──────── DATA EXTRACT
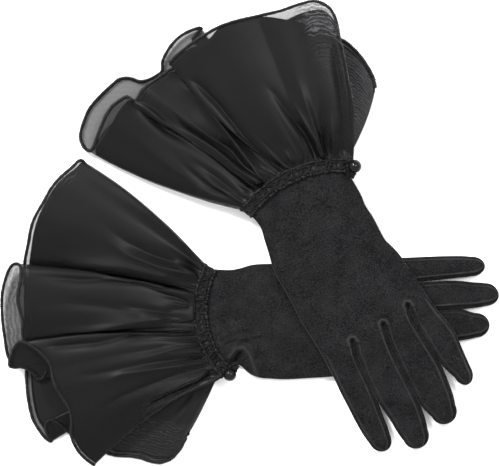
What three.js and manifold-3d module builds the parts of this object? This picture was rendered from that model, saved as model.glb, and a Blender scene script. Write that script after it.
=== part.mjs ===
// A pair of opera gloves lying crossed on a table, the left glove on top of the right one.
// Millimetres, +Z up. Each glove is built in its own frame, x along the hand towards the
// fingertips, y towards the thumb, z up from the underside of its palm, and is then turned
// and set down at its place. The left glove is the mirror image of the right glove's frame.
import * as THREE from 'three';
import { mergeVertices } from 'three/addons/utils/BufferGeometryUtils.js';
import Module from 'manifold-3d';

const wasm = await Module();
wasm.setup();

// Driving dimensions
const gap = 0.3;              // clearance between pieces that touch
const knit = 0.8;             // thickness of the knitted hand fabric
const handHeight = 7.0;       // height of the lying hand and fingers
const foldedThumb = 2.0;      // height of the flattened thumb tucked under the left palm
const thumbGap = 0.4;         // air above and below the flattened thumb
const cuffFabric = 0.6;       // thickness of one ruffle layer
const layerGap = 0.4;         // air between the two ruffle layers
const bandWidth = 6.0;        // width of the gathered wrist band
const cordWidth = 1.4;        // width of each gathering cord beside the band
const wristHeight = 8.4;      // height of the flattened wrist opening, outside
const crownShare = 0.62;      // height of the cuff at its two sides, as a share of its middle
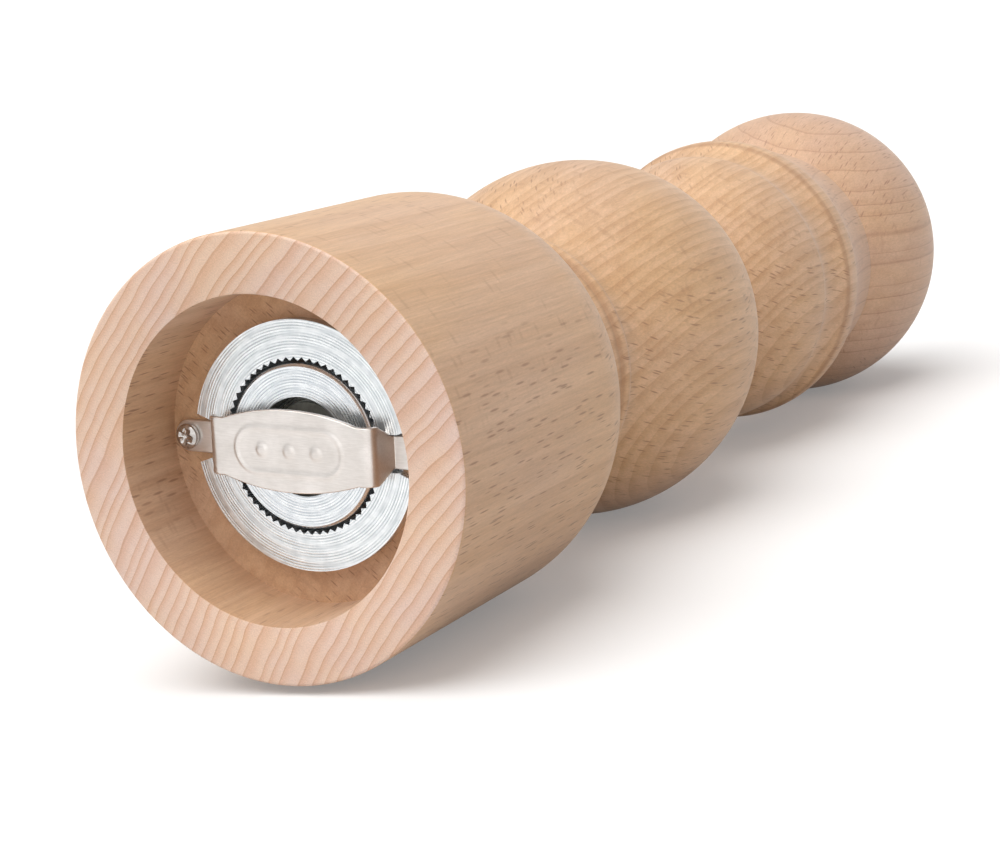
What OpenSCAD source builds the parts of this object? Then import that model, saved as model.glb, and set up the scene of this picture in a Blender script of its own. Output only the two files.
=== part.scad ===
// Turned wooden pepper mill with a carbon steel grinder, standing on its base.
// The axis of the mill is Z, the flat base ring is at z = 0 and the bracket lies along X.

/* [Body outline] */
// Radius of the cylindrical base
base_r = 30; // [27:0.5:36]
// Height at which the straight base ends and its shoulder starts
base_straight = 41; // [30:0.5:50]
// Small rounding where the base face meets the side
rim_round = 0.5; // [0.2:0.1:1]
// How far the shoulder curve reaches inwards
shoulder_reach = 11; // [9:0.1:13]
// How far the shoulder curve reaches upwards
shoulder_rise = 14.5; // [10:0.1:20]
// Radius of the thin bead above the shoulder
bead_r = 21.3; // [20:0.1:23]
// Height of the bead above the end of the shoulder curve
bead_gap = 13.5; // [10:0.1:16]
// Thickness of the bead
bead_t = 2.5; // [1.5:0.1:3.5]
// Largest radius of the middle ball
ball_r = 29; // [27:0.1:32]
// Half length of the ball's full curve
ball_half = 32.6; // [30:0.1:34]
// Height from the bead to the middle of the ball
ball_rise = 26.1; // [25:0.1:30]
// Radius of the bell just under its groove
bell_r = 24.4; // [22:0.1:27]
// Half length of the bell's full curve
bell_half = 23.2; // [20:0.1:26]
// Height from the middle of the ball to the widest part of the bell
bell_rise = 51.3; // [48:0.1:58]
// Radius of the lip above the groove
lip_r = 26.2; // [25:0.1:28]
// Height from the bell's widest part to the edge of the lip
lip_rise = 10.7; // [8:0.1:13]
// Height of the rounded strip from the lip's edge to the top of the body
lip_strip = 4.6; // [3:0.1:6]

/* [Head outline] */
// Radius of the head where it meets the body
collar_r = 24.6; // [22:0.1:25]
// Largest radius of the head
head_r = 28.1; // [25:0.1:31]
// Half height of the head's full curve
head_half = 27.9; // [25:0.1:30]
// Height from the seam to the middle of the head
head_rise = 33.8; // [30:0.1:38]
// Width of the flat on top of the head outside the washer
top_flat_lap = 0.4; // [0.1:0.1:2]
// Gap between the body and the head
seam_gap = 0.3; // [0.1:0.1:0.5]

/* [Hollows of the body] */
// Free width between a bracket foot and the wall of the recess
foot_clear = 0.75; // [0.4:0.05:2]
// Depth of the recess in the base
recess_depth = 11.6; // [10:0.1:15]
// Radius of the bore that holds the peppercorns
hopper_r = 12; // [11:0.1:13]
// Length of the tenon under the head
tenon_len = 10; // [8:0.5:14]
// Radius of the tenon under the head
tenon_r = 15.8; // [15:0.1:16.5]
// Radial clearance of the tenon in its socket
tenon_clear = 0.3; // [0.2:0.05:0.6]
// Free height under the drive plate's screws
socket_spare = 1.2; // [0.8:0.1:3]

/* [Grinder] */
// Width of the ring's flange outside its barrel
flange_w = 2.6; // [2:0.1:4]
// Thickness of the ring's flange
ring_t = 1.6; // [1.2:0.1:2.4]
// Thickness of the barrel outside its coarse teeth
barrel_wall = 1.55; // [1:0.05:2.5]
// Clearance of the barrel in the wood
barrel_clear = 0.05; // [0.02:0.01:0.1]
// Gap between the rotor's edge and the crests of the ring's teeth
grind_gap = 0.35; // [0.3:0.05:0.5]
// Depth of the ring's fine teeth
fine_depth = 0.55; // [0.4:0.05:0.7]
// Number of fine teeth in the ring
fine_teeth = 60; // [48:4:72]
// Height of the fine grinding zone
fine_h = 5.2; // [4:0.1:6]
// Number of coarse teeth in the barrel
coarse_teeth = 12; // [8:1:16]
// Depth of the coarse teeth
coarse_depth = 1.4; // [0.8:0.1:1.8]
// Radius of the rotor's lower edge
rotor_r = 11.2; // [9.5:0.1:13]
// How far the rotor stands out of the ring
rotor_proud = 0.3; // [-0.2:0.1:0.5]
// Height of the plain disc at the rotor's lower edge
rotor_disc_h = 1; // [0.6:0.1:1.4]
// Bevel round the rotor's lower edge
rotor_bevel = 0.35; // [0.2:0.05:0.5]
// How much the rotor's fine zone narrows towards its top
rotor_taper = 0.5; // [0.3:0.05:0.8]
// Height of the rotor's coarse cone
cone_h = 7; // [6:0.5:9]
// How far the cone's top reaches past the spring
cone_lap = 0.5; // [0.3:0.1:1.5]
// Number of flights on the rotor's cone
flights = 6; // [4:1:8]
// Turn of each flight from bottom to top, in degrees
flight_twist = 50; // [30:5:80]
// Radius of the recess under the rotor
rotor_recess_r = 6.75; // [6.2:0.05:8]
// Depth of the recess under the rotor
rotor_recess_h = 3; // [2.5:0.1:3.5]

/* [Shaft and spring] */
// Width across the flats of the square shaft
shaft_w = 5; // [4:0.1:6]
// Clearance on each side of the shaft in a square hole
square_clear = 0.1; // [0.05:0.01:0.15]
// Clearance round the shaft's corners in a round hole
round_clear = 0.3; // [0.2:0.05:0.6]
// Length of the threaded end of the shaft
thread_len = 14; // [11:0.5:18]
// How far the riveted head reaches past the shaft's corners
rivet_lap = 0.3; // [0.2:0.05:0.6]
// Height of the riveted head
rivet_h = 1.2; // [0.8:0.1:1.4]
// Radius of the rotor's washer
washer_r = 5.6; // [5:0.1:6]
// Thickness of the rotor's washer
washer_t = 1; // [0.6:0.1:1.2]
// Wire diameter of the spring
spring_wire = 0.8; // [0.6:0.05:1]
// Clearance between the spring and the shaft's corners
spring_clear = 0.55; // [0.3:0.05:1]
// Length of the spring between the rotor and its seat
spring_len = 5.6; // [4.6:0.1:9]
// Number of turns in the spring
spring_turns = 4; // [3:0.5:5]
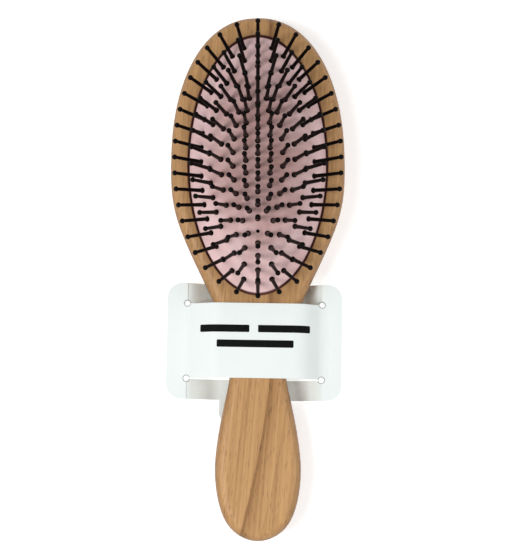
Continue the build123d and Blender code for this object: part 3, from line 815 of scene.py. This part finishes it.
────────────────
> [THE TASK] Write out the material exactly as given.

> [SOLUTION TO THIS TASK]
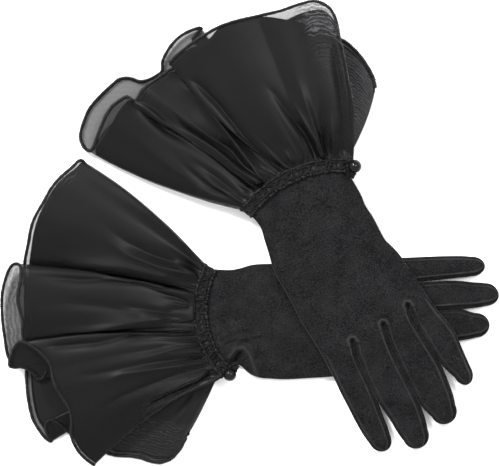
What three.js and manifold-3d module builds the parts of this object? This picture was rendered from that model, saved as model.glb, and a Blender scene script. Write that script after it.
=== part.mjs ===
// A pair of opera gloves lying crossed on a table, the left glove on top of the right one.
// Millimetres, +Z up. Each glove is built in its own frame, x along the hand towards the
// fingertips, y towards the thumb, z up from the underside of its palm, and is then turned
// and set down at its place. The left glove is the mirror image of the right glove's frame.
import * as THREE from 'three';
import { mergeVertices } from 'three/addons/utils/BufferGeometryUtils.js';
import Module from 'manifold-3d';

const wasm = await Module();
wasm.setup();

// Driving dimensions
const gap = 0.3;              // clearance between pieces that touch
const knit = 0.8;             // thickness of the knitted hand fabric
const handHeight = 7.0;       // height of the lying hand and fingers
const foldedThumb = 2.0;      // height of the flattened thumb tucked under the left palm
const thumbGap = 0.4;         // air above and below the flattened thumb
const cuffFabric = 0.6;       // thickness of one ruffle layer
const layerGap = 0.4;         // air between the two ruffle layers
const bandWidth = 6.0;        // width of the gathered wrist band
const cordWidth = 1.4;        // width of each gathering cord beside the band
const wristHeight = 8.4;      // height of the flattened wrist opening, outside
const crownShare = 0.62;      // height of the cuff at its two sides, as a share of its middle
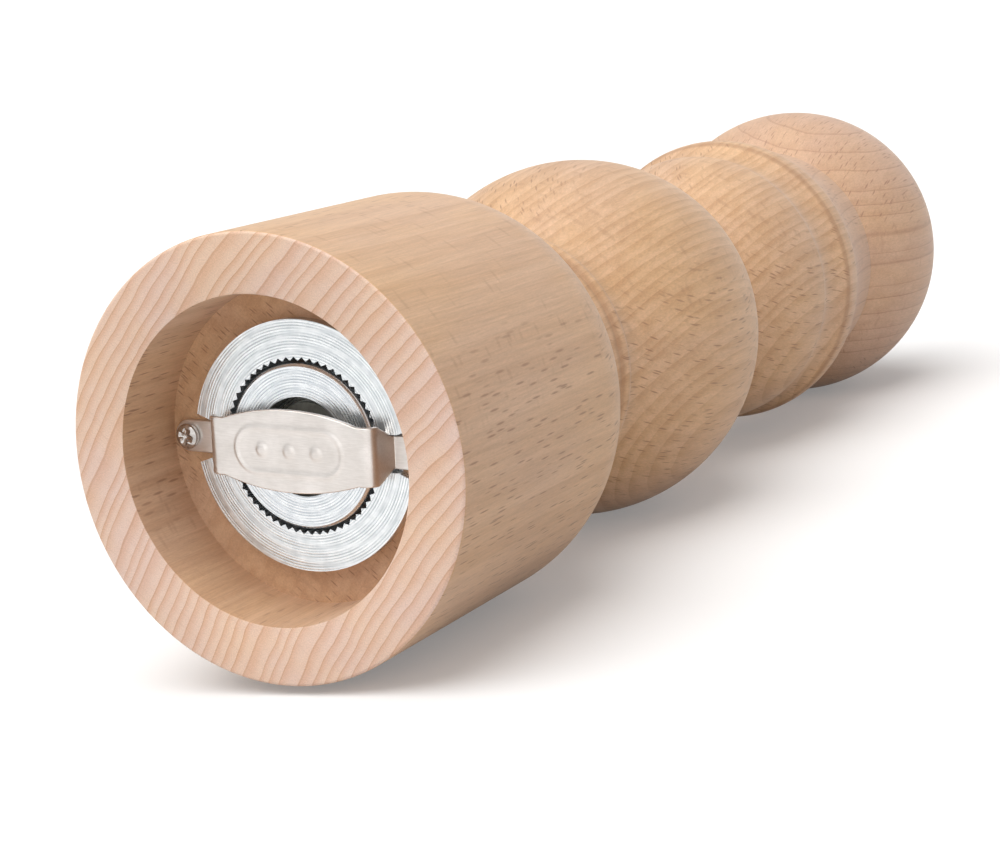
What OpenSCAD source builds the parts of this object? Then import that model, saved as model.glb, and set up the scene of this picture in a Blender script of its own. Output only the two files.
=== part.scad ===
// Turned wooden pepper mill with a carbon steel grinder, standing on its base.
// The axis of the mill is Z, the flat base ring is at z = 0 and the bracket lies along X.

/* [Body outline] */
// Radius of the cylindrical base
base_r = 30; // [27:0.5:36]
// Height at which the straight base ends and its shoulder starts
base_straight = 41; // [30:0.5:50]
// Small rounding where the base face meets the side
rim_round = 0.5; // [0.2:0.1:1]
// How far the shoulder curve reaches inwards
shoulder_reach = 11; // [9:0.1:13]
// How far the shoulder curve reaches upwards
shoulder_rise = 14.5; // [10:0.1:20]
// Radius of the thin bead above the shoulder
bead_r = 21.3; // [20:0.1:23]
// Height of the bead above the end of the shoulder curve
bead_gap = 13.5; // [10:0.1:16]
// Thickness of the bead
bead_t = 2.5; // [1.5:0.1:3.5]
// Largest radius of the middle ball
ball_r = 29; // [27:0.1:32]
// Half length of the ball's full curve
ball_half = 32.6; // [30:0.1:34]
// Height from the bead to the middle of the ball
ball_rise = 26.1; // [25:0.1:30]
// Radius of the bell just under its groove
bell_r = 24.4; // [22:0.1:27]
// Half length of the bell's full curve
bell_half = 23.2; // [20:0.1:26]
// Height from the middle of the ball to the widest part of the bell
bell_rise = 51.3; // [48:0.1:58]
// Radius of the lip above the groove
lip_r = 26.2; // [25:0.1:28]
// Height from the bell's widest part to the edge of the lip
lip_rise = 10.7; // [8:0.1:13]
// Height of the rounded strip from the lip's edge to the top of the body
lip_strip = 4.6; // [3:0.1:6]

/* [Head outline] */
// Radius of the head where it meets the body
collar_r = 24.6; // [22:0.1:25]
// Largest radius of the head
head_r = 28.1; // [25:0.1:31]
// Half height of the head's full curve
head_half = 27.9; // [25:0.1:30]
// Height from the seam to the middle of the head
head_rise = 33.8; // [30:0.1:38]
// Width of the flat on top of the head outside the washer
top_flat_lap = 0.4; // [0.1:0.1:2]
// Gap between the body and the head
seam_gap = 0.3; // [0.1:0.1:0.5]

/* [Hollows of the body] */
// Free width between a bracket foot and the wall of the recess
foot_clear = 0.75; // [0.4:0.05:2]
// Depth of the recess in the base
recess_depth = 11.6; // [10:0.1:15]
// Radius of the bore that holds the peppercorns
hopper_r = 12; // [11:0.1:13]
// Length of the tenon under the head
tenon_len = 10; // [8:0.5:14]
// Radius of the tenon under the head
tenon_r = 15.8; // [15:0.1:16.5]
// Radial clearance of the tenon in its socket
tenon_clear = 0.3; // [0.2:0.05:0.6]
// Free height under the drive plate's screws
socket_spare = 1.2; // [0.8:0.1:3]

/* [Grinder] */
// Width of the ring's flange outside its barrel
flange_w = 2.6; // [2:0.1:4]
// Thickness of the ring's flange
ring_t = 1.6; // [1.2:0.1:2.4]
// Thickness of the barrel outside its coarse teeth
barrel_wall = 1.55; // [1:0.05:2.5]
// Clearance of the barrel in the wood
barrel_clear = 0.05; // [0.02:0.01:0.1]
// Gap between the rotor's edge and the crests of the ring's teeth
grind_gap = 0.35; // [0.3:0.05:0.5]
// Depth of the ring's fine teeth
fine_depth = 0.55; // [0.4:0.05:0.7]
// Number of fine teeth in the ring
fine_teeth = 60; // [48:4:72]
// Height of the fine grinding zone
fine_h = 5.2; // [4:0.1:6]
// Number of coarse teeth in the barrel
coarse_teeth = 12; // [8:1:16]
// Depth of the coarse teeth
coarse_depth = 1.4; // [0.8:0.1:1.8]
// Radius of the rotor's lower edge
rotor_r = 11.2; // [9.5:0.1:13]
// How far the rotor stands out of the ring
rotor_proud = 0.3; // [-0.2:0.1:0.5]
// Height of the plain disc at the rotor's lower edge
rotor_disc_h = 1; // [0.6:0.1:1.4]
// Bevel round the rotor's lower edge
rotor_bevel = 0.35; // [0.2:0.05:0.5]
// How much the rotor's fine zone narrows towards its top
rotor_taper = 0.5; // [0.3:0.05:0.8]
// Height of the rotor's coarse cone
cone_h = 7; // [6:0.5:9]
// How far the cone's top reaches past the spring
cone_lap = 0.5; // [0.3:0.1:1.5]
// Number of flights on the rotor's cone
flights = 6; // [4:1:8]
// Turn of each flight from bottom to top, in degrees
flight_twist = 50; // [30:5:80]
// Radius of the recess under the rotor
rotor_recess_r = 6.75; // [6.2:0.05:8]
// Depth of the recess under the rotor
rotor_recess_h = 3; // [2.5:0.1:3.5]

/* [Shaft and spring] */
// Width across the flats of the square shaft
shaft_w = 5; // [4:0.1:6]
// Clearance on each side of the shaft in a square hole
square_clear = 0.1; // [0.05:0.01:0.15]
// Clearance round the shaft's corners in a round hole
round_clear = 0.3; // [0.2:0.05:0.6]
// Length of the threaded end of the shaft
thread_len = 14; // [11:0.5:18]
// How far the riveted head reaches past the shaft's corners
rivet_lap = 0.3; // [0.2:0.05:0.6]
// Height of the riveted head
rivet_h = 1.2; // [0.8:0.1:1.4]
// Radius of the rotor's washer
washer_r = 5.6; // [5:0.1:6]
// Thickness of the rotor's washer
washer_t = 1; // [0.6:0.1:1.2]
// Wire diameter of the spring
spring_wire = 0.8; // [0.6:0.05:1]
// Clearance between the spring and the shaft's corners
spring_clear = 0.55; // [0.3:0.05:1]
// Length of the spring between the rotor and its seat
spring_len = 5.6; // [4.6:0.1:9]
// Number of turns in the spring
spring_turns = 4; // [3:0.5:5]
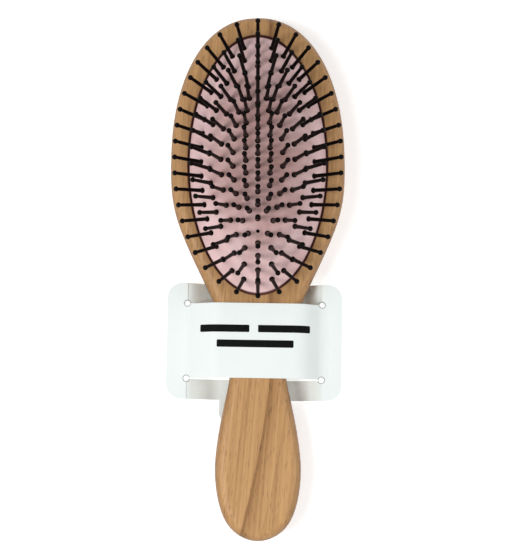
Continue the build123d and Blender code for this object: part 3, from line 815 of scene.py. This part finishes it.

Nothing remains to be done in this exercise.